The signs of CVI can be different for everyone and usually depends on the condition’s progression. Some of the more common symptoms could include the following:

  • Varicose veins
  • Swelling in the legs and ankles
  • Pain and aching in the legs
  • Fatigue, tiredness or heaviness in the legs
  • Skin discoloration on the lower legs
  • Leathery-looking skin on the legs
  • Flaking or itching skin on the legs
  • A breakdown of the skin (in some cases)
  • Ulcers (if infected, can cause cellulitis in surrounding tissue)
Risk factors

If you have any of the factors for CVI, you are at an increased risk of developing the condition. The aspects often associated with the disease are:

  • Obesity
  • Inactivity
  • Pregnancy
  • Smoking
  • Age (over 50)
  • Gender (female)
  • A history of deep vein thrombosis
  • Varicose veins/family history of varicose veins
  • Sitting or standing for extended periods (due to occupation)

Furthermore, numerous professions that require workers to stand or sit for prolonged periods could include but are not limited to doctors, nurses, medical workers, retail employees, machine operators, construction workers, teachers, servers, cooks, etc. And many of those individuals experiencing CVI often report that their symptoms worsen throughout the workday as blood continues to pool and build pressure in the leg veins.

CVI graphic

Treatment and prevention

Like many other diseases, CVI is more easily treated in the early stages. Compression and lifestyle modifications are basic strategies that can help treat and manage the condition. One of the best tactics is to avoid prolonged periods of sitting or standing. This helps keep blood flow going upward while reducing the chances of pooling and elevated pressure in the legs.

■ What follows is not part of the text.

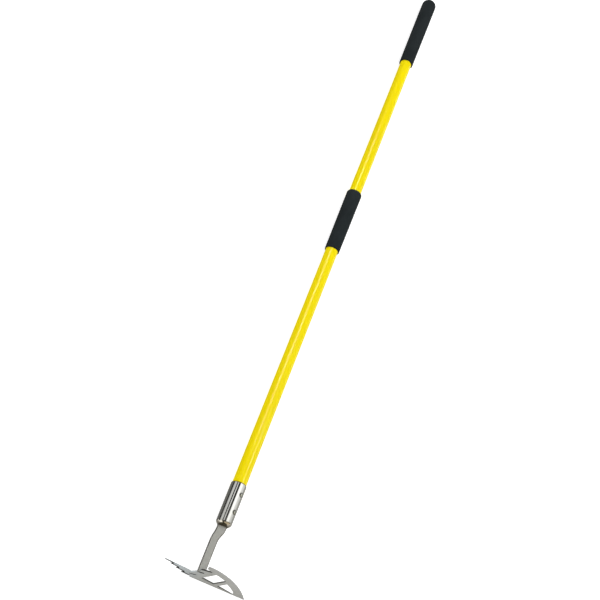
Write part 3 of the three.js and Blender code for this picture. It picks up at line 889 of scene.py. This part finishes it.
def dark_card(name, place, size, shade):
    """A sheet of dark paper on the floor that only what shines can see."""
    paper = bpy.data.materials.new(name)
    paper.use_nodes = True
    shader = paper.node_tree.nodes["Principled BSDF"]
    shader.inputs["Base Color"].default_value = (*shade, 1)
    shader.inputs["Specular IOR Level"].default_value = 0
    deselect()
    bpy.ops.mesh.primitive_plane_add(size=1, location=place)
    card = bpy.context.active_object
    card.name = name
    card.scale = (*size, 1)
    freeze(card)
    card.data.materials.append(paper)
    card.visible_camera = False
    card.visible_diffuse = False
    card.visible_shadow = False


socket_foot = lay @ Vector((0, 0, 0))
card_length = 1.34
card_height = 0.0006
cards_middle_from_foot = 0.668
for name, middle, width, shade in (
    ("left_card", -0.11, 0.17, (0.2, 0.2, 0.19)),
    ("left_far_card", -1.595, 2.8, (0.03, 0.03, 0.03)),
    ("right_card", 0.24, 0.43, (0.45, 0.45, 0.43)),
):
    place = (middle, socket_foot.y + cards_middle_from_foot, card_height)
    dark_card(name, place, (width, card_length), shade)
# The card at the foot is painted shade: what shines sees it where the hoe's shadow lies under the
# socket.
right_of_foot, before_foot = 0.035, 0.04
place = (socket_foot.x + right_of_foot, socket_foot.y - before_foot, 2 * card_height)
dark_card("foot_shade_card", place, size=(0.23, 0.07), shade=(0.36, 0.345, 0.31))

# The panels by their angle round the handle's direction, from the left horizon over the
# top to the right horizon: pairs of degrees and brightness.
panels = (
    (-90, 0.03), (-79, 0.05), (-66, 0.84), (-44, 0.86), (-39, 0.05), (-26, 0.05), (-22, 1.2),
    (-15, 1.2), (-12, 0.04), (12, 0.04), (15, 1.60), (22, 1.60), (40, 1.75), (50, 1.50),
    (60, 1.08), (80, 1.00), (90, 0.85),
)
brightest = max(brightness for angle, brightness in panels)

# What else changes round the room. Each pair says where a blend starts and ends, by the same
# angle or by how far the view turns from the hoe's foot, -1, to the far end, 1. The room is
# dim at the far end. The panel between -28 and -12 degrees stops over the hoe. The wall at
# the foot is brown, deeper towards its edge and almost black in its middle, and a pale window
# stands on its left.
room_light = 0.6
far_end_dims = (0.6, 0.85)
far_end_level = 0.12
short_panel_starts = (math.radians(-32), math.radians(-28))
short_panel_ends = (math.radians(-12), math.radians(-8))
short_panel_stops = (-0.15, 0.12)
short_panel_shaded = 0.95
wall_slant = 0.45
brown_wall_ends = (-0.3, -0.12)
brown_deepens = (-0.72, -0.4)
light_brown = (0.42, 0.36, 0.26, 1)
deep_brown = (0.1, 0.092, 0.07, 1)
window_right_side = (math.radians(-46), math.radians(-40))
window_far_side = (-0.48, -0.34)
window_white = (0.95, 0.93, 0.9, 1)
black_wall_ends = (-0.98, -0.88)
wall_black = (0.015, 0.013, 0.006, 1)
white = (1, 1, 1, 1)

world = bpy.data.worlds.new("studio")
bpy.context.scene.world = world
world.use_nodes = True
tree = world.node_tree
tree.nodes.clear()
world_output = tree.nodes.new("ShaderNodeOutputWorld")
world_light = tree.nodes.new("ShaderNodeBackground")
world_light.inputs["Color"].default_value = white
world_light.inputs["Strength"].default_value = room_light
world_seen = tree.nodes.new("ShaderNodeBackground")
world_seen.inputs["Color"].default_value = white
world_shine = tree.nodes.new("ShaderNodeBackground")
world_mix = tree.nodes.new("ShaderNodeMixShader")
world_mix_shine = tree.nodes.new("ShaderNodeMixShader")
rays = tree.nodes.new("ShaderNodeLightPath").outputs
world_axes = tree.nodes.new("ShaderNodeSeparateXYZ")
tree.links.new(
    tree.nodes.new("ShaderNodeTexCoord").outputs["Generated"], world_axes.inputs["Vector"]
)
across, along, up = (world_axes.outputs[axis] for axis in "XYZ")
roll = sum_of(tree, across, up, "ARCTAN2")
ramp = tree.nodes.new("ShaderNodeValToRGB")
tree.links.new(spread(tree, roll, -math.pi / 2, math.pi / 2, 0, 1), ramp.inputs["Fac"])
while len(ramp.color_ramp.elements) < len(panels):
    ramp.color_ramp.elements.new(0.5)
for element, (angle, brightness) in zip(ramp.color_ramp.elements, panels):
    element.position = (angle + 90) / 180
    share = brightness / brightest
    element.color = (share, share, share, 1)

far_end = spread(tree, along, *far_end_dims, 1, far_end_level)
right_of_start = spread(tree, roll, *short_panel_starts, 0, 1)
left_of_end = spread(tree, roll, *short_panel_ends, 1, 0)
in_panel = sum_of(tree, right_of_start, left_of_end, "MULTIPLY")
shaded = spread(tree, along, *short_panel_stops, short_panel_shaded, 0)
lit = sum_of(tree, 1, sum_of(tree, in_panel, shaded, "MULTIPLY"), "SUBTRACT")
strength = sum_of(tree, sum_of(tree, far_end, brightest, "MULTIPLY"), lit, "MULTIPLY")

slanted = sum_of(tree, along, sum_of(tree, across, wall_slant, "MULTIPLY"), "SUBTRACT")
brown = mixed(tree, spread(tree, slanted, *brown_deepens, 0, 1), light_brown, deep_brown)
room = mixed(tree, spread(tree, slanted, *brown_wall_ends, 1, 0), ramp.outputs["Color"], brown)
left_of_side = spread(tree, roll, *window_right_side, 1, 0)
near_of_side = spread(tree, along, *window_far_side, 1, 0)
in_window = sum_of(tree, left_of_side, near_of_side, "MULTIPLY")
room = mixed(tree, in_window, room, window_white)
room = mixed(tree, spread(tree, along, *black_wall_ends, 1, 0), room, wall_black)
tree.links.new(room, world_shine.inputs["Color"])
tree.links.new(strength, world_shine.inputs["Strength"])
tree.links.new(rays["Is Glossy Ray"], world_mix_shine.inputs["Fac"])
tree.links.new(world_light.outputs["Background"], world_mix_shine.inputs[1])
tree.links.new(world_shine.outputs["Background"], world_mix_shine.inputs[2])
tree.links.new(rays["Is Camera Ray"], world_mix.inputs["Fac"])
tree.links.new(world_mix_shine.outputs["Shader"], world_mix.inputs[1])
tree.links.new(world_seen.outputs["Background"], world_mix.inputs[2])
tree.links.new(world_mix.outputs["Shader"], world_output.inputs["Surface"])


def softbox(name, place, aim, size, power):
    """A lamp with a flat face. What shines doesn't show it, unless that is set later."""
    lamp_data = bpy.data.lights.new(name, "AREA")
    lamp_data.shape = "RECTANGLE"
    lamp_data.size, lamp_data.size_y = size
    lamp_data.energy = power
    lamp = bpy.data.objects.new(name, lamp_data)
    bpy.context.scene.collection.objects.link(lamp)
    lamp.location = place
    lamp.rotation_euler = (Vector(aim) - Vector(place)).to_track_quat("-Z", "Y").to_euler()
    lamp.visible_glossy = False
    return lamp


for name, place, size, power in (
    ("key_softbox", (1.6, 0.6, 2.6), (1.2, 2.6), 48),
    ("fill_softbox", (-2.2, -0.4, 2.2), (1.6, 2.6), 22),
):
    softbox(name, place, (0, 0, 0), size, power)

# Two strip lights over the handle, a long one left of it and a short one at its lower end,
# and a sheet of light on the floor right of it. Only the tube's gloss shows them: the strips
# as pale stripes along the tube, the sheet as a sheen along its right edge.
seen_by_tube = bpy.data.collections.new("seen_by_tube")
seen_by_tube.objects.link(tube)
for name, middle, aim_z, size, power in (
    ("long_strip", (-0.47, 1.37, 1.2), 0, (0.5, 1.34), 105),
    ("short_strip", (0.95, 0.64, 1.2), 0, (0.36, 0.34), 40),
    ("right_sheet", (0.82, 1.6, -0.012), 1, (1.56, 3.0), 80),
):
    aim = (middle[0], middle[1], aim_z)
    strip = softbox(name, lay @ Vector(middle), lay @ Vector(aim), size, power)
    strip.visible_camera = False
    strip.visible_glossy = True
    strip.visible_diffuse = False
    strip.light_linking.receiver_collection = seen_by_tube

bpy.context.view_layer.update()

In some cases, CVI is unpreventable, but you can take steps to decrease your risk by engaging in some healthful habits, such as exercising regularly, eating a balanced diet, maintaining a healthy body weight, elevating your legs, practicing good skin hygiene and wearing compression stockings daily.

Additionally, there are some workplace interventions and strategies that employers could implement. Depending on the company or organization, this could include adding padded floor mats, sit-stand workstations, adjustable chairs, and cost coverage for shoe inserts, arch supports, compression stockings and quality footwear.

If you’re an employee, you can do a few simple stretches and exercises to help you stay comfortable while reducing complications during your workday. This could include:

  • Knees – Periodically bend the knees slightly to provide a more natural posture and lift the heels and toes of the shoe to help strengthen the legs while standing.
  • Feet – Try resting one foot on a stool while standing to relieve the lower back.
  • Legs – When standing in place and your legs are fatigued, try raising or kicking one leg behind you.
  • Hips – Put one foot on a stabilized chair or step stool, then lean forward to stretch your upper thigh and hips. Be sure to switch sides.

Individuals could also try a foot and calf massager or percussion gun for a deep tissue massage to find relief after a long day.